The public are being urged to be on the look-out for the vehicles, many of which have been taken after the keys were snatched during break-ins.
Officers issued the first appeal photograph of a stolen car earlier this week – a black Jaguar XF taken from a city home earlier this month.
The online drive was launched as police chiefs revealed to the Evening News that one in six housebreakings result in a car being stolen.
This follows a recent spike in such incidents – which often see the vehicles used for subsequent crimes – prompting the launch of Operation RAC.
The figures were published just hours after a crackdown snared a number of criminals in connection with domestic break-ins or car crime.
Fresh statistics for the second year of Police Scotland also show an 11 per cent rise in housebreakings – with around a third of cases being solved by detectives.
City police chief Chief Superintendent Mark Williams, pictured below, acknowledged that it had been a “challenging” year for housebreakings and high-profile robberies.
But he said he was confident that a range of “creative” police tactics – including the stolen vehicle appeals on social media – would help combat prolific criminals, some of whom are young teenagers.
Ch Supt Williams said: “For vehicles that have been stolen, particularly those which are high-value or distinctive, we are using social media to appeal and highlight that they are missing and to ask for the support of the public should they see them anywhere in the city.”
He urged people not to approach the vehicles or take the law into their own hands, and instead said they should call 101.
Officers hope that regular road users – including bin men and women, bus and taxi drivers – will keep a watchful eye out for the suspicious vehicles.

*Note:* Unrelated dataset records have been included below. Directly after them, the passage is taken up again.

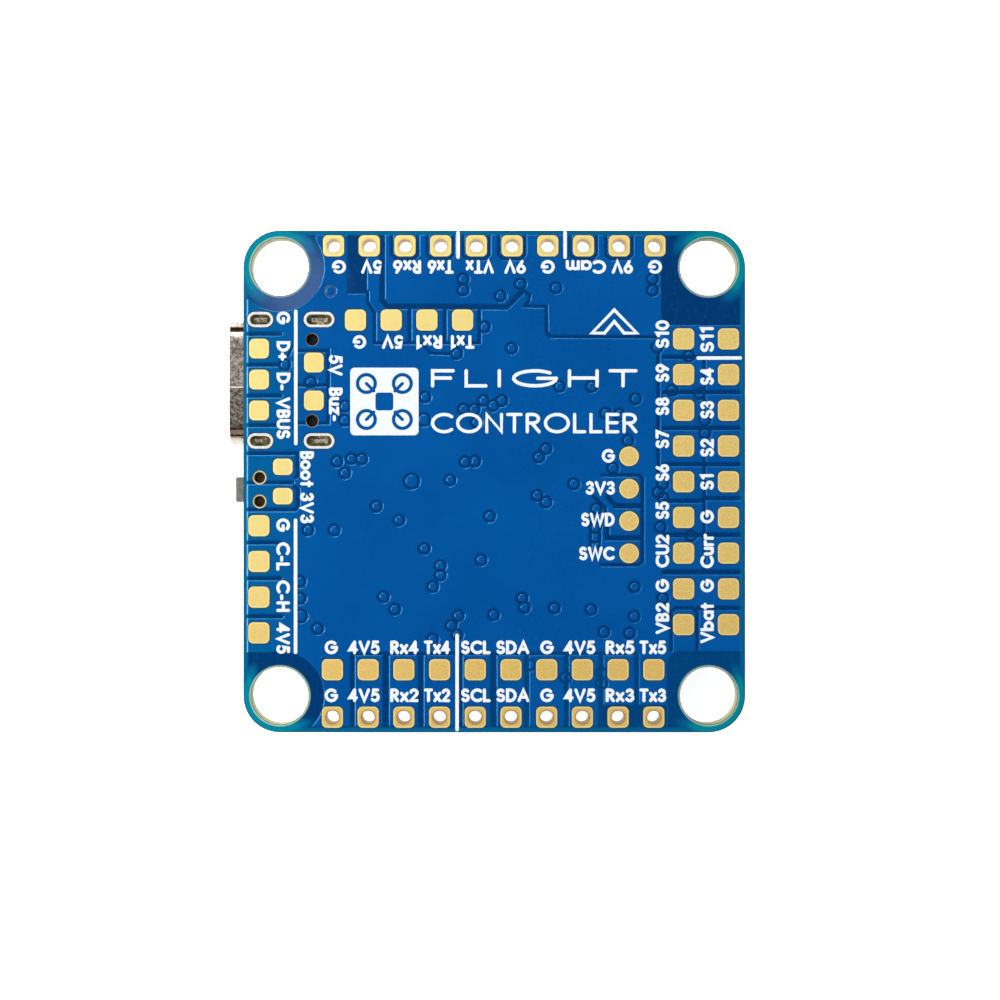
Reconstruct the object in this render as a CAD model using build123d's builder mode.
from build123d import *

import os

# Flight controller board for a small multirotor, as an assembly of its separate pieces.
#
# All lengths are millimetres. The origin is the centre of the square of mounting holes, on
# the face that carries the solder pads. +Z is the outward normal of that face, +Y points to
# the nose of the craft and +X to its right. The connectors, the button and the chips hang
# from the opposite face, so they lie below Z = -BOARD_T. The USB mouth looks along -X.

# ---------------------------------------------------------------- board and mounting holes
MOUNT_PITCH = 30.5  # the hole square that 30 mm class flight stacks share
MOUNT_HOLE = 4.1  # hole diameter for soft mounting grommets
BOARD = 35.7  # side of the square board
BOARD_T = 1.6  # laminate thickness
CORNER_R = (BOARD - MOUNT_PITCH) / 2  # corners are concentric with the mounting holes
UNDER = -BOARD_T  # height of the component face

# ---------------------------------------------------------------- solder pads
COPPER = 0.05  # thickness of the exposed pads, plating included
PITCH = 2.54  # pitch of every row of solder pads
PAD = 1.5  # side of a square pad
PAD_R = 0.36  # corner radius of a square pad
PIN_HOLE = 0.92  # open diameter of a plated through hole
PLATING = 0.05  # wall of a plated hole
ROW_COUNT = 10  # pads in each row along the front and rear edges
FRONT_ROW_Y = 16.76
REAR_ROW_Y = -16.77
REAR_INNER_Y = -13.39
REAR_SHIFT = -0.08  # both rear rows sit a little off the middle
MOTOR_COUNT = 9  # pads in each column along the right edge
MOTOR_INNER_X = 13.47
MOTOR_OUTER_X = 16.66
MOTOR_Y = -0.02  # middle of both columns
UART_COUNT = 4
UART_X = -6.06  # middle of the row behind the front edge
UART_Y = 11.48
CAN_COUNT = 4
CAN_X = -16.74
CAN_Y = -6.96
USB_PAD_COUNT = 3
USB_PAD = 1.4
USB_PAD_PITCH = 2.2
USB_PAD_X = -16.73
USB_PAD_Y = 7.25
BUZZER_PAD = 1.4
BUZZER_PAD_PITCH = 2.7
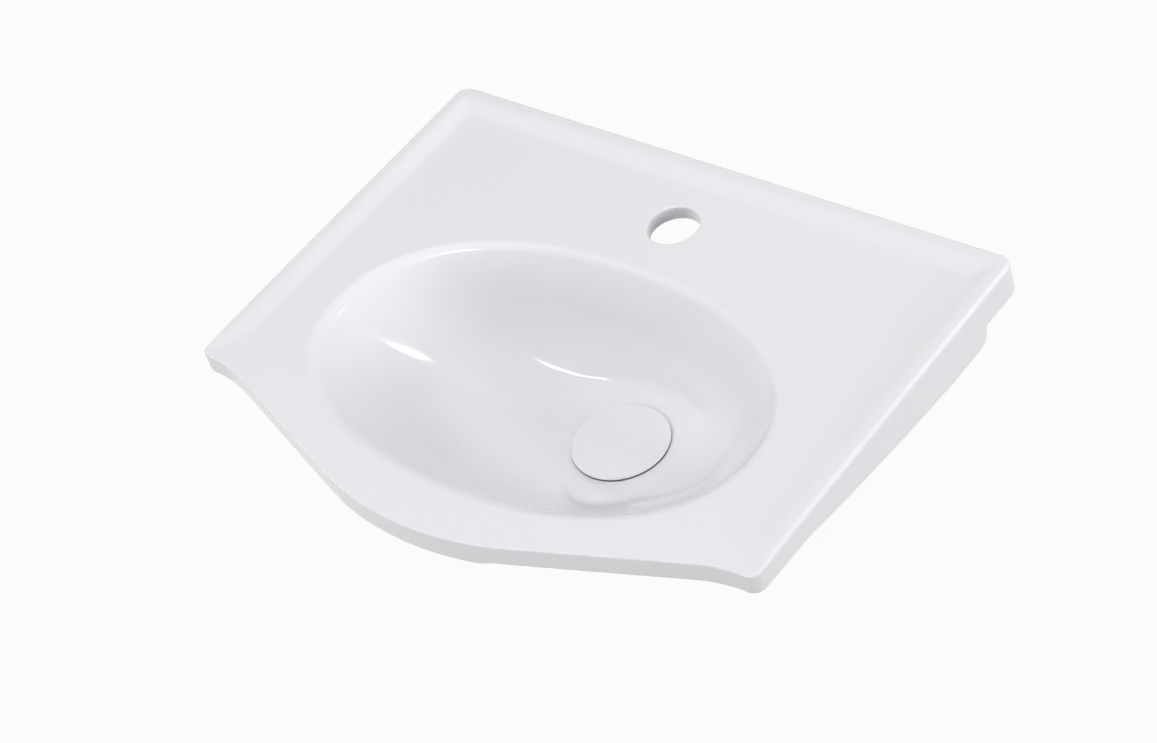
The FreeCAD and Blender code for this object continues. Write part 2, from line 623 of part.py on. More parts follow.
def cap_seal():
    """Rubber ring whose outside lies along the 45 degree mouth, a small gap from it."""
    high = CAP_HOLLOW - SEAL_GAP
    inner = CARRIER_RADIUS + SEAL_FIT
    widest = MOUTH_RADIUS - SEAL_GAP * math.sqrt(2)
    at_foot = widest - (FLANGE_TOP - LIP_TOP)
    return turned([
        (inner, LIP_TOP), (at_foot, LIP_TOP), (widest, FLANGE_TOP), (widest, high), (inner, high),
    ])


def cap_lock_nut():
    body = hexagon(STUD_HOLE + LOCK_NUT_WALL, PLUNGER_TOP, LOCK_NUT_TOP)
    return body.cut(cylinder(STUD_HOLE, PLUNGER_TOP - PAST, LOCK_NUT_TOP + PAST))


# ---- latch ----

def track_leg(side):
    """One leg of the V track, as cutting bodies: the pin's path in the plunger, shut to open."""
    floor = PLUNGER_RADIUS - TRACK_DEPTH
    top = point(floor, DRAIN_Y, PIN_TIP)
    foot = point(floor, DRAIN_Y + PIN_SWAY * side, PIN_TIP - TRAVEL)
    run = foot - top
    across = point(0, -run.z, run.y).normalize() * TRACK_HALF
    lane = polygon([top + across, foot + across, foot - across, top - across])
    return [rod(TRACK_HALF, top, PAST), rod(TRACK_HALF, foot, PAST), lane.extrude(point(PAST, 0, 0))]


def latch_plunger():
    """Rod with a stud hole on top, the V track in its side and a stem for spring and clip."""
    body = cylinder(PLUNGER_RADIUS, PLUNGER_SHOULDER, PLUNGER_TOP)
    body = body.fuse(cylinder(STEM_RADIUS, STEM_END, PLUNGER_SHOULDER))
    stud_hole = cylinder(STUD_HOLE, STUD_END - STUD_END_ROOM, PLUNGER_TOP + PAST)
    groove = ring(STEM_RADIUS - CLIP_GROOVE, STEM_RADIUS + NUDGE, CLIP_UNDER, CLIP_TOP)
    for tool in [stud_hole, groove] + track_leg(1) + track_leg(-1):
        body = body.cut(tool)
    return body.removeSplitter()


def plunger_clip():
    """An open clip snapped into the stem's groove."""
    outer = STEM_RADIUS + CLIP_WIDTH
    half = CLIP_MOUTH / 2
    clip = ring(STEM_RADIUS - CLIP_GROOVE, outer, CLIP_UNDER, CLIP_TOP)
    mouth = block(0, outer + NUDGE, DRAIN_Y - half, DRAIN_Y + half, CLIP_UNDER - NUDGE, CLIP_TOP + NUDGE)
    return clip.cut(mouth)


def latch_spring():
    """Coils between the cage's foot and the plunger's shoulder."""
    wire = SPRING_WIRE / 2
    height = SPRING_LENGTH - SPRING_WIRE - 2 * SPRING_SEAT_GAP
    path = Part.makeHelix(height / SPRING_TURNS, height, SPRING_RADIUS)
    section = Part.Wire(Part.makeCircle(wire, point(SPRING_RADIUS, 0), point(0, 1, 0)))
    coil = Part.Wire(path).makePipeShell([section], True, True)
    coil.translate(point(0, DRAIN_Y, CAGE_FOOT_TOP + wire + SPRING_SEAT_GAP))
    return coil


def latch_pin():
    """Bent wire: pivot end through the cage's wall, upright, tip into the track."""
    tip_end = PLUNGER_RADIUS - TRACK_DEPTH + TIP_ROOM
    upright = cylinder(PIN_WIRE, PIN_PIVOT, PIN_TIP, x=PIN_LANE)
    tip = rod(PIN_WIRE, on_drain(tip_end, PIN_TIP), PIN_LANE - tip_end)
    pivot = rod(PIN_WIRE, on_drain(PIN_LANE, PIN_PIVOT), CAGE_RADIUS - PIN_LANE)
    bends = [Part.makeSphere(PIN_WIRE, on_drain(PIN_LANE, z)) for z in (PIN_PIVOT, PIN_TIP)]
    return upright.fuse([tip, pivot] + bends).removeSplitter()


def latch_cage():
    """Guide tube with a hexagonal collar, a drilled foot and a window for the pin."""
    hole = PIN_WIRE + PIN_FIT
    half = PIN_WIRE + PIN_SWAY + WINDOW_CLEARANCE
    window_top = PIN_TIP + PIN_WIRE + WINDOW_CLEARANCE
    cage = cylinder(CAGE_RADIUS, CAGE_UNDER, CAGE_TOP)
    cage = cage.fuse(hexagon(CAGE_RADIUS + COLLAR_WIDTH, BOSS_TOP, COLLAR_TOP))
    openings = [
        cylinder(PLUNGER_RADIUS + PLUNGER_FIT, CAGE_FOOT_TOP, CAGE_TOP + PAST),
        cylinder(STEM_RADIUS + STEM_FIT, CAGE_UNDER - PAST, CAGE_FOOT_TOP),
        block(0, PIN_LANE + hole, DRAIN_Y - half, DRAIN_Y + half, PIN_PIVOT - hole, window_top),
        rod(hole, on_drain(PIN_LANE, PIN_PIVOT), CAGE_RADIUS),
    ]
    for opening in openings:
        cage = cage.cut(opening)
    return cage.removeSplitter()


PIECES = [
    basin_body, waste_cap, cap_carrier, cap_seal, cap_lock_nut, latch_plunger, plunger_clip,
    latch_spring, latch_pin, latch_cage, waste_body, flange_gasket, under_gasket, slip_washer,
    back_nut,
]


def main():
    """Builds each piece and writes it under its own name."""
    os.makedirs(OUT, exist_ok=True)
    for make in PIECES:
        shape = make()
        shape.exportStep(os.path.join(OUT, make.__name__ + ".step"))
        box = shape.BoundBox
        print(make.__name__, len(shape.Solids), "solid, valid", shape.isValid())
        print(f"  {shape.Volume:.0f} mm3, {box.XLength:.1f} x {box.YLength:.1f} x {box.ZLength:.1f} mm")


main()
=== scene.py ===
"""A small cast hand basin with a push-open waste, dressed over its fixed CAD frame.

Sizes are millimetres until a mesh is written. +Z is up, the wall is the plane y = 0 and the
front is -Y. The drain's axis stands at x = 0, y = DRAIN_Y.
"""

from __future__ import annotations

import logging
import math
from dataclasses import dataclass, field
from enum import Enum

import bmesh
import bpy
import numpy as np
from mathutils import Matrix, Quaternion, Vector

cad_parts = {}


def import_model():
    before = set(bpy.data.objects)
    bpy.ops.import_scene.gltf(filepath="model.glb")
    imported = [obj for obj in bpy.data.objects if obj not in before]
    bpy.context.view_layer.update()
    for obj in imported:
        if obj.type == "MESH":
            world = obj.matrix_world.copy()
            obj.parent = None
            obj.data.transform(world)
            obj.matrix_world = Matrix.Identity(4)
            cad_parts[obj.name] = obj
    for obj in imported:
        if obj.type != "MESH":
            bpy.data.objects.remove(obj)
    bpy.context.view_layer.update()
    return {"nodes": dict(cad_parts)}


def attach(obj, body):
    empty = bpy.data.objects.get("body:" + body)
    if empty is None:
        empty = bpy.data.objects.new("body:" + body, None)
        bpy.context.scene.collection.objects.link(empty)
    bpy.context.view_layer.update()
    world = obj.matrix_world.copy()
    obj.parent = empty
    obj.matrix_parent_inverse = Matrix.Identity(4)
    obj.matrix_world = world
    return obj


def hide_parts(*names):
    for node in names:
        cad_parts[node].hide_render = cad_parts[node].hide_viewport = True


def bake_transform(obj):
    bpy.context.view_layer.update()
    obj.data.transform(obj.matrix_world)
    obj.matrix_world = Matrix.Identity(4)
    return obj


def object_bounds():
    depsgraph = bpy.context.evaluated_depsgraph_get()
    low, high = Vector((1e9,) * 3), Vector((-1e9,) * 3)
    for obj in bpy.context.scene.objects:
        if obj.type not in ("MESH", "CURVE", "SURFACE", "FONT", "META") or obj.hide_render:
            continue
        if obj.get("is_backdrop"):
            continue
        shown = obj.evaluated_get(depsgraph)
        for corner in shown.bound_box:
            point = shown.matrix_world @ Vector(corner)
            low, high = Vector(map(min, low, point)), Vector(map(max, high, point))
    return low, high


Array = np.ndarray
Number = float | Array
Point = tuple[float, float]
Colour = tuple[float, float, float]
Place = tuple[float, float, float]
Piece = bpy.types.Object
Socket = bpy.types.NodeSocket
Sockets = bpy.types.NodeOutputs

METRES = 0.001
WELD = 2e-6
DRAIN_Y = -154.4
WHITE = (1.0, 1.0, 1.0, 1.0)
log = logging.getLogger("basin")


class Body(Enum):
    """The moving bodies of the frame that a piece can ride on."""

    BASIN = "basin"
    COVER = "cover"
    FOLLOWER = "latch_follower"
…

The core group of around 30 men and boys responsible for a wave of break-ins in north and west Edinburgh are believed to carry out the raids “for fun”.
They are suspected of staking out vacant properties with desirable cars in the driveways before breaking in and grabbing the car keys.
Extensive resources have been put into Operation RAC to try to root out the suspects – while wider issues of inequality, poverty and generational problems are also at play.
Ch Supt Williams said: “We are trying everything possible, and trying to get as creative as we can. We need to focus resources on some of these areas.”
City officers have been holding close discussions with other agencies including the social work and education departments, Crown Office and Procurator Fiscal and Children’s Reporter, to discuss ways of “improving life chances” and fast-tracking court disposals.
Housebreaking offences are now being dealt with by indictment, to ensure thieves are removed from communities and locked up. Twelve police officers are also working across city schools to support those who may be susceptible to going down the wrong path.
And an experienced housebreaking police officer has been deployed to the forensic laboratory to ensure evidence such as fingerprints and blood spots left at the scene are processed quickly to bring offenders to justice.
Ch Supt Williams said: “We’ve got to be honest with ourselves about some of the problems we face – generational issues we have in some pockets of the city, drive a lot of this crime and we can’t ignore that.”